The Air Force is moving “as quickly as possible” to integrate artificial intelligence and machine learning tools into its efforts to improve readiness levels and prepare for future conflicts, according to Chief of Staff Gen. David Allvin.
As part of its plan to “Re-optimizing” for great power competitionThe service is revamping how it drives readiness for contested environments in the Indo-Pacific by conducting new large-scale exercises, improving supply chains and more. Through those initiatives, the Air Force is exploring how AI and ML can improve readiness by improving command and control of operations and how the organization accounts for spare parts, Allvin said Wednesday during a roundtable with reporters.
But to do that, the service must integrate data from various siloed systems, he noted.
“I think one of the things we probably regret the most is the way we’ve grown our datasets and our individual networks in a customized and organic way, which makes it hard to connect them,” Allvin said. “The data is all there, you have to put it together, develop the algorithm, and get the insights that will help us learn faster.”
The Air Force is exploring command and control needs and the role AI can play based on its recent Bamboo Eagle events, a new series of exercises designed to test the service’s agile combat employment (ACE) concept that aims to disperse combat aircraft deployed from smaller bases while working closely with fleet mobility aircraft.
The exercises demonstrate what the Air Force must do to effectively execute this deployment and where it needs to improve, he noted.
“Part of that involves better assimilation of situational data to be able to say, ‘At this point in time, what do I know that I didn’t know when I made the plan?’ so that we can update the plan and perhaps reorganize how subsequent operations might unfold,” Allvin said.

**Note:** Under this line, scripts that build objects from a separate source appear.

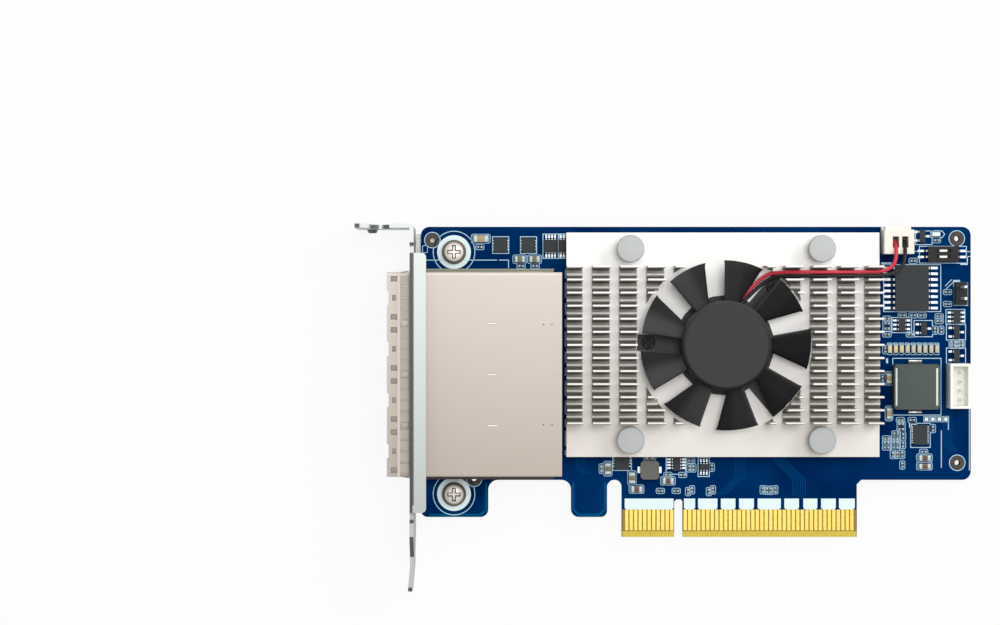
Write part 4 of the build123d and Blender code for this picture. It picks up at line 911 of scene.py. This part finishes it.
outline(-56.3, 63.95, 0.7, 1.2, 0.2)
for x, y in ALONG_X:
    outline(x, y, 1.3, 0.6)
    for side in (-0.5, 0.5):
        flat(small_pads, x + side, y, 0.4, 0.5)
for x, y in ALONG_Y:
    outline(x, y, 0.6, 1.3)
    for side in (-0.5, 0.5):
        flat(small_pads, x, y + side, 0.5, 0.4)
for places in CERAMIC.values():
    for x, y, length, width, height in places:
        if width == ROW_W:
            for side in BOTH:
                arch = [(-0.6, 0.95), (-0.4, 1.3), (0.4, 1.3), (0.6, 0.95)]
                arch = [(x + across, y + side * out) for across, out in arch]
                small_lines.ribbon(arch[::-side], SMALL_LINE_W, SILK_Z)
            flat(small_pads, x, y + 0.95, 0.9, 0.35)
            continue
        longer, wider = (0.5, 0) if length > width else (0, 0.5)
        outline(x, y, length + longer, width + wider, 0.25, 0.4)
        for side in BOTH:
            if length > width:
                flat(small_pads, x + side * length / 2, y, 0.5, width)
            else:
                flat(small_pads, x, y + side * width / 2, length, 0.5)
# A dark patch under the row of nine capacitors: painted shade between and below them.
shades = Shape("shaded_gaps", row_shade)
flat(shades, 52.12, 41.65, 11.5, 2.3, TRACE_Z)
shades.piece(finish="solder_mask")

# Outlines of the larger parts, as (left, right, low, top).
LARGE = [
    (45.55, 58.25, 50.07, 60.5), (53.5, 63.93, 60.84, 64.57), (61.25, 64.2, 51.45, 56.55),
    (59.4, 63.6, 47.3, 50.55), (47.4, 51.75, 45.4, 48.75), (52.3, 56.4, 44.5, 48.1),
    (59.5, 63.75, 43.75, 47.2), (59.5, 63.75, 38.55, 42.0), (47.6, 58.3, 27.1, 39.7),
    (51.55, 55.9, 19.9, 25.27), (-2.75, 1.6, 13.95, 18.1), (4.35, 6.85, 13.45, 17.7),
    (-14.6, -10.45, 14.8, 18.2), (-41.3, -37.7, 63.0, 66.7), (-35.1, -31.5, 63.0, 66.7),
    (-30.1, -26.7, 61.9, 67.3), (-26.5, -23.5, 61.9, 67.3), (52.65, 56.3, 64.95, 67.98),
]
for sides in LARGE:
    print_lines.ribbon(box(*sides), LINE_W, SILK_Z, closed=True)
POINTED = [(56.05, 66.52), (58.56, 66.52), (59.1, 67.25), (58.56, 67.99), (56.05, 67.99)]
print_lines.ribbon(POINTED, LINE_W, SILK_Z, closed=True)

# Heavy marks, as (left, right, low, top).
MARKS = [
    (45.0, 47.3, 60.5, 61.0), (63.85, 64.25, 60.44, 62.3), (62.6, 63.85, 60.44, 60.75),
    (60.98, 62.53, 56.54, 57.1), (60.98, 61.45, 55.6, 56.54), (51.2, 51.8, 24.3, 24.95),
    (51.2, 52.95, 24.95, 25.5), (46.1, 46.55, 38.6, 39.7),
]
for sides in MARKS:
    print_lines.faces([(*corner, SILK_Z) for corner in box(*sides)], [(0, 1, 2, 3)])

# Thin printed lines, each a path.
LINES = [
    [(63.93, 63.4), (64.8, 63.4)], [(63.93, 62.3), (64.8, 62.3)], [(52.5, 63.45), (53.4, 63.45)],
    [(59.2, 55.7), (60.67, 57.2)], [(59.1, 54.8), (61.0, 56.6)], [(59.94, 23.8), (59.94, 25.5)],
    [(58.37, 15.4), (58.37, 23.7)], [(64.6, 14.8), (64.6, 28.4)],
    [(-56.1, 61.51), (-40.3, 61.51)], [(-39.86, 61.51), (-37.75, 61.51), (-37.75, 59.75)],
]
for path in LINES:
    print_lines.ribbon(path, LINE_W, SILK_Z)

# Dashes beside the cage, on a line along Y.
DASH_X, DASH_W = -25.1, 0.27
DASHES = [
    (59.37, 57.46), (56.49, 53.09), (51.96, 49.34), (48.4, 46.56), (45.65, 42.25), (41.2, 38.6),
    (37.6, 35.8), (34.75, 31.35), (30.29, 27.25), (26.18, 24.47), (23.56, 20.23), (19.3, 18.16),
]
dashes = Shape("printed_dashes", silk_soft)
for high, low in DASHES:
    dashes.ribbon([(DASH_X, high), (DASH_X, low)], DASH_W, SILK_Z)
dashes.piece(finish="solder_mask")

# Faint traces under the mask.
traces = Shape("covered_traces", trace)
# Groups of them: count, width, shift from one to the next, and the first one's path.
TRACES = [
    (6, 0.2, (0.55, 0), [(20.6, 17.6), (25.4, 12.8), (25.4, 9.2)]),
    (5, 0.16, (0.5, 0), [(8.6, 9.4), (12.6, 13.4), (12.6, 17.6)]),
    (5, 0.16, (0.5, 0), [(-22.6, 20.0), (-22.6, 15.2), (-21.4, 14.0)]),
    (5, 0.16, (0.45, 0), [(58.9, 29.5), (58.9, 20.5), (60.4, 19.0)]),
    (5, 0.16, (0, -0.5), [(-56.4, 11.4), (-53.4, 11.4), (-51.6, 9.6)]),
]
for count, width, (right, up), first in TRACES:
    for i in range(count):
        traces.ribbon([(x + right * i, y + up * i) for x, y in first], width, TRACE_Z)
traces.piece(finish="solder_mask")

# Round inner corners of the board, beside the notches and at the top of the slot.
NOTCH_TOP, INTO_BOARD = 12.7, 0.05
corners = Shape("notch_corners", mask)
for x, way, radius in ((-42.24, 1, 2.2), (-23.85, -1, 2.2), (-15.86, 1, 1.6), (-12.6, -1, 1.6)):
    middle_x, middle_y = x + way * radius, NOTCH_TOP - radius
    rim = [(x - INTO_BOARD * way, NOTCH_TOP + INTO_BOARD), (x - INTO_BOARD * way, middle_y)]
    for turn in range(0, 91, 10):
        across, up = way * radius * cos(radians(turn)), radius * sin(radians(turn))
        rim.append((middle_x - across, middle_y + up))
    rim.append((middle_x, NOTCH_TOP + INTO_BOARD))
    corners.prism(rim if way > 0 else rim[::-1], -BOARD_T, -0.002)
corners.piece(finish="solder_mask")

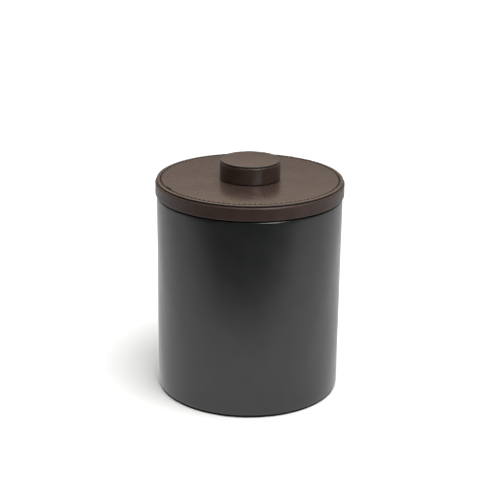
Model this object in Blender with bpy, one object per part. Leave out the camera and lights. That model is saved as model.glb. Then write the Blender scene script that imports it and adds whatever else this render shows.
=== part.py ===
"""Round ice bucket covered in leather, with a lift-out steel liner and a stitched leather lid.

Lengths are metres and +Z is up.  The origin is the centre of the foot pad's underside.
Three groups come apart along +Z: the bucket, the liner that hangs in it by its rim,
and the lid with its knob.  Each group's profiles are drawn in the group's own frame,
as (radius, height) corners with an optional corner radius, and turned about the Z axis.
"""
import math

import bmesh
import bpy
from mathutils import Matrix, Vector

# Driving sizes of the outside
BODY_RADIUS = 0.0934
BODY_HEIGHT = 0.2041
LID_RADIUS = 0.0950
LID_BAND_HEIGHT = 0.0132
LID_DISC_RADIUS = 0.0936
KNOB_RADIUS = 0.0304
KNOB_BAND_HEIGHT = 0.0172
KNOB_DISC_RADIUS = 0.0300
TOP_LEATHER = 0.0019
FOOT_PAD_RADIUS = 0.0920
FOOT_PAD_THICKNESS = 0.0020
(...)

The Air Force is planning another large-scale exercise, known as Return of Forces to the Pacific (REFORPAC), scheduled for summer 2025. Building on Bamboo Eagle, the exercise will focus on the service’s mission readiness if it were to deploy to a complex, contested environment, particularly how it would maintain operations and conduct logistics in the event of an attack.
While the challenges of AI in command and control efforts still need to be addressed, the technology is a bit more mature for how the Air Force understands and prepares its spare parts inventory. The service now has a better understanding of its individual weapons systems and predicts where they are, when they might fail and what additional parts it needs to have on hand, Allvin said.
“These are things that we can play with in advance and see whether this particular algorithm or this particular methodology worked and how much it increased the operational impact,” he told reporters.
The service already has some data analytics tools and platforms that help it make more informed logistics decisions, such as the Basing and Logistics Analytics Data Environment (BLADE) platform.
Allvin said the system has improved the service’s understanding of its inventory and other logistical factors that affect readiness levels over the past year. Going forward, the Air Force wants to use these data analysis tools to better identify which specific parts are most likely to fail and when.
“In the past, we’ve kind of lumped it all together in weapon system sustainment, and it’s kind of a peanut butter spread across a lot of different weapon systems, so everybody’s a little bit healthier (and) a little bit sicker,” he said. “When we try to … cherry-pick that and be more specific about whether you have access to those parts in a given time frame, it’s going to make that particular platform, or that set of platforms, more mission-capable, more quickly. It’s just more specific.”